## [Task statement]
Identify all lines in the listing that include the word "frame", and copy them out.

## [Data excerpt]
※ ※ ※
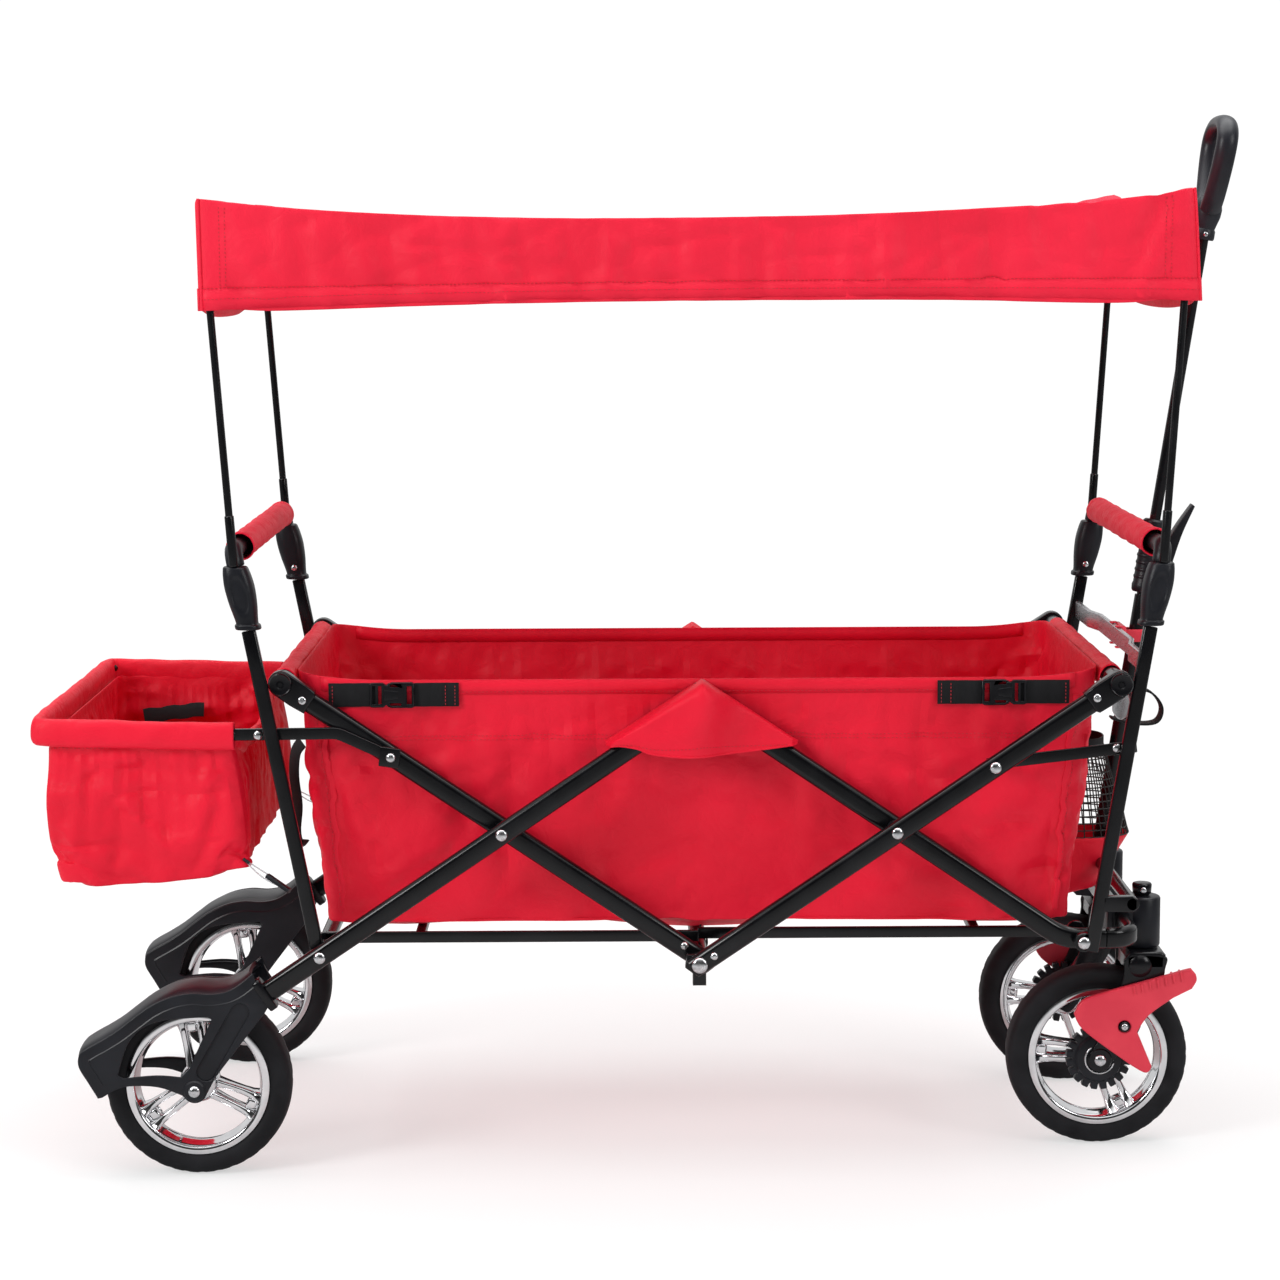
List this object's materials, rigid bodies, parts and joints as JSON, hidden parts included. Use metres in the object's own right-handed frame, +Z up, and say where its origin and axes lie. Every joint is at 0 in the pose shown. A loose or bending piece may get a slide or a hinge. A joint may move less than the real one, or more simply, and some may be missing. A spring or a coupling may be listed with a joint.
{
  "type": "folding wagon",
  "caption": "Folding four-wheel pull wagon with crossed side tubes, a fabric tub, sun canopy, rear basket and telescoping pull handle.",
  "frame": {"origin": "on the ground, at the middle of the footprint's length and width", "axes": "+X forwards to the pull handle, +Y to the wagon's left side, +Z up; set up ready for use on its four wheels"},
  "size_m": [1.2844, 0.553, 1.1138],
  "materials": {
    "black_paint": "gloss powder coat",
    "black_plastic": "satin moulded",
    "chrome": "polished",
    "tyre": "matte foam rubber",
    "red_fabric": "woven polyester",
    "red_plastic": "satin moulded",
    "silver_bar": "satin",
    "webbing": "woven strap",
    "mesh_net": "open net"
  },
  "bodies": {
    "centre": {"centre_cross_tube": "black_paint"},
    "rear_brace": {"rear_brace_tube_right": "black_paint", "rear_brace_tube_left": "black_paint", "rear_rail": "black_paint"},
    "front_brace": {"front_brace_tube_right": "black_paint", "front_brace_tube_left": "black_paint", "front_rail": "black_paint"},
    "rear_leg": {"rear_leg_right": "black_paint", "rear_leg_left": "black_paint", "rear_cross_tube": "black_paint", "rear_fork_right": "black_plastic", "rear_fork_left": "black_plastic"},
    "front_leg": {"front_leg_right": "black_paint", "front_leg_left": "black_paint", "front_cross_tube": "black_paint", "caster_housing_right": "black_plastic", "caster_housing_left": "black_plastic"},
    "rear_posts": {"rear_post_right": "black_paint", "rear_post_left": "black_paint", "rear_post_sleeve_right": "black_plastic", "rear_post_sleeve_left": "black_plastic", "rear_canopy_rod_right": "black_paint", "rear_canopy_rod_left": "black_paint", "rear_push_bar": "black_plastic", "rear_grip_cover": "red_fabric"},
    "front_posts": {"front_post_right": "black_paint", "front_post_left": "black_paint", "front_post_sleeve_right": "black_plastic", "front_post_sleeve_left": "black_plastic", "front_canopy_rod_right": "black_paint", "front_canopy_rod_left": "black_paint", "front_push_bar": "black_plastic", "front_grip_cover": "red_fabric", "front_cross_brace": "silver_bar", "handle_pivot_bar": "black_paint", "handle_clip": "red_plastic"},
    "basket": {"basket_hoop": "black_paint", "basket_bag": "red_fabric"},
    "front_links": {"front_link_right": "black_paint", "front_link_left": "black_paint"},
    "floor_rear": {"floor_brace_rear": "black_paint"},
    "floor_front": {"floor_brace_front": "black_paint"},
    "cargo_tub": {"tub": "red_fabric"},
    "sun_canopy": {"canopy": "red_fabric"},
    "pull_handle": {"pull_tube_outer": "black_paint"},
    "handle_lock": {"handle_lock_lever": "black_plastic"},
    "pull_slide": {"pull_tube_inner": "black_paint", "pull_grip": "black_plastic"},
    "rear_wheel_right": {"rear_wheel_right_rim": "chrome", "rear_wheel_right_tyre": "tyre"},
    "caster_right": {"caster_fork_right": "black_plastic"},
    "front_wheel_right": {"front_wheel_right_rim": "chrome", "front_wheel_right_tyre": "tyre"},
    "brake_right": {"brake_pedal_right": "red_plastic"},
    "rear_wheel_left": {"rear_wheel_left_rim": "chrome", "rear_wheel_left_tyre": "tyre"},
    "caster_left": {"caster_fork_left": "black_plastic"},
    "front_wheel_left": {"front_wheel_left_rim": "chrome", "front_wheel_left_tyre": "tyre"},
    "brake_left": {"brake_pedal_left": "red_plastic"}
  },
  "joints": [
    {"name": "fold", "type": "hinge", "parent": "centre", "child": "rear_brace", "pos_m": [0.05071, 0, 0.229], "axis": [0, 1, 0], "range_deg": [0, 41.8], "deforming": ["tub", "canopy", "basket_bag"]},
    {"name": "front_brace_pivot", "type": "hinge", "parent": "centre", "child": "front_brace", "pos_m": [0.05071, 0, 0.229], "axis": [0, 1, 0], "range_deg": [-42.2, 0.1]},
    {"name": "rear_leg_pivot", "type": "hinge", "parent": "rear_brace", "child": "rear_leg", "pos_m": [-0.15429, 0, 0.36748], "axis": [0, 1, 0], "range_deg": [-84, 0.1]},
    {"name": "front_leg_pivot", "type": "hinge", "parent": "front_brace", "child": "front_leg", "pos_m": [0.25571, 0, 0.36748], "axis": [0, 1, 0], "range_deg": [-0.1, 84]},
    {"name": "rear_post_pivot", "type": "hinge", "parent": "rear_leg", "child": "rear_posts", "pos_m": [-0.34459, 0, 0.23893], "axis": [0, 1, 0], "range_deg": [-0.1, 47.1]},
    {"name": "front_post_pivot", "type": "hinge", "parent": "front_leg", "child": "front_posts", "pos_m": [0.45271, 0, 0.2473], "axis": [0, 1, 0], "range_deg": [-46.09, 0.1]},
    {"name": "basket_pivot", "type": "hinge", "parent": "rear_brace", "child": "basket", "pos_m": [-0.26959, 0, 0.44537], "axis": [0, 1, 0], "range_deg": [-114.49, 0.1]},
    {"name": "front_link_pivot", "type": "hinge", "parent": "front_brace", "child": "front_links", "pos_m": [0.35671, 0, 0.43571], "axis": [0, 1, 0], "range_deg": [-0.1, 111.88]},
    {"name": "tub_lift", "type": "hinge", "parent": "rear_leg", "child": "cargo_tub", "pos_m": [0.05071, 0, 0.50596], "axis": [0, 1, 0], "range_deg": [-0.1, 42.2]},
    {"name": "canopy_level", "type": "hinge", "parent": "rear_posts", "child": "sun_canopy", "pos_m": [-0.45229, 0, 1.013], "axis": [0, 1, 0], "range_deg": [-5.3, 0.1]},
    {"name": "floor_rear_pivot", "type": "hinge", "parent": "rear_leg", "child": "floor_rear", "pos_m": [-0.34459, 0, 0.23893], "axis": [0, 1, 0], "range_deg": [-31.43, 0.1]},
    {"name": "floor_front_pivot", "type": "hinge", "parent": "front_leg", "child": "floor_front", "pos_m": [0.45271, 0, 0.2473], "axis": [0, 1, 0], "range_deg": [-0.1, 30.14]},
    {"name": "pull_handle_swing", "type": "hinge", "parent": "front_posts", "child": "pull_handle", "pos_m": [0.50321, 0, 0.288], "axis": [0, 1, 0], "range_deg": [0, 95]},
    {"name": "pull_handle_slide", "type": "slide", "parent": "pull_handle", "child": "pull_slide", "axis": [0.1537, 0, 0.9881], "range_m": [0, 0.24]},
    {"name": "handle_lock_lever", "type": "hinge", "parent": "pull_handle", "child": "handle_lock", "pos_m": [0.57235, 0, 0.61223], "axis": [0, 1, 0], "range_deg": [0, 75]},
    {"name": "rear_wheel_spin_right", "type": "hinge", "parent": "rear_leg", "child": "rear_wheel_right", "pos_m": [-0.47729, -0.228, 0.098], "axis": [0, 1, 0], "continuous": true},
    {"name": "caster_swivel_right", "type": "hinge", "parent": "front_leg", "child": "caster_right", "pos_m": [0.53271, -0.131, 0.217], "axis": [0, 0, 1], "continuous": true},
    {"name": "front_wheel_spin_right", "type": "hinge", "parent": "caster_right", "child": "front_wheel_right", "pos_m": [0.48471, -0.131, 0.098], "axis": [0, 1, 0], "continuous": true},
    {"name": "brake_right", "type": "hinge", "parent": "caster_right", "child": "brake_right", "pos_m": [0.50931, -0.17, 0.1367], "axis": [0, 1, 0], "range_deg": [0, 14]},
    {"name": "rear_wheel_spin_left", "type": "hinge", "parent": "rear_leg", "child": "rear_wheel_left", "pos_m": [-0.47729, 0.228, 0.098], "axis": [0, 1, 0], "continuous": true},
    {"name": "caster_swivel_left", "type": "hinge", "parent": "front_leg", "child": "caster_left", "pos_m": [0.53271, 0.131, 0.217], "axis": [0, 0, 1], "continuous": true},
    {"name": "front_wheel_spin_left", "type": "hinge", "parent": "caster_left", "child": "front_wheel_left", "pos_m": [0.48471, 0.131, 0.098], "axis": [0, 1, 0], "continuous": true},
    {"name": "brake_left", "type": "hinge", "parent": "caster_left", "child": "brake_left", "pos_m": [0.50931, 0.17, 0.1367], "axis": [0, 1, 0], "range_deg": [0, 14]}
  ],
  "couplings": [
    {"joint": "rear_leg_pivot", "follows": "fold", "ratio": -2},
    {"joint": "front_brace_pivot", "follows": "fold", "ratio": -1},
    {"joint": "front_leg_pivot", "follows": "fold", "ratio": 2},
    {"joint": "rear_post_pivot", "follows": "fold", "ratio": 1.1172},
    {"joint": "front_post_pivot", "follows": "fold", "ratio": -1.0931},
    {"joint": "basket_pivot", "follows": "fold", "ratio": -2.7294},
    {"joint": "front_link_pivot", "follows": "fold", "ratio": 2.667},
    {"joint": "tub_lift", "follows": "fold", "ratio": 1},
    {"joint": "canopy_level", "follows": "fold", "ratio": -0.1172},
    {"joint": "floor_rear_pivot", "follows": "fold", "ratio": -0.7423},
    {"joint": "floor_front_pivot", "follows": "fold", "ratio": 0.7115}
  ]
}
※ ※ ※
## [Reply]
List this object's materials, rigid bodies, parts and joints as JSON, hidden parts included. Use metres in the object's own right-handed frame, +Z up, and say where its origin and axes lie. Every joint is at 0 in the pose shown. A loose or bending piece may get a slide or a hinge. A joint may move less than the real one, or more simply, and some may be missing. A spring or a coupling may be listed with a joint.
  "frame": {"origin": "on the ground, at the middle of the footprint's length and width", "axes": "+X forwards to the pull handle, +Y to the wagon's left side, +Z up; set up ready for use on its four wheels"},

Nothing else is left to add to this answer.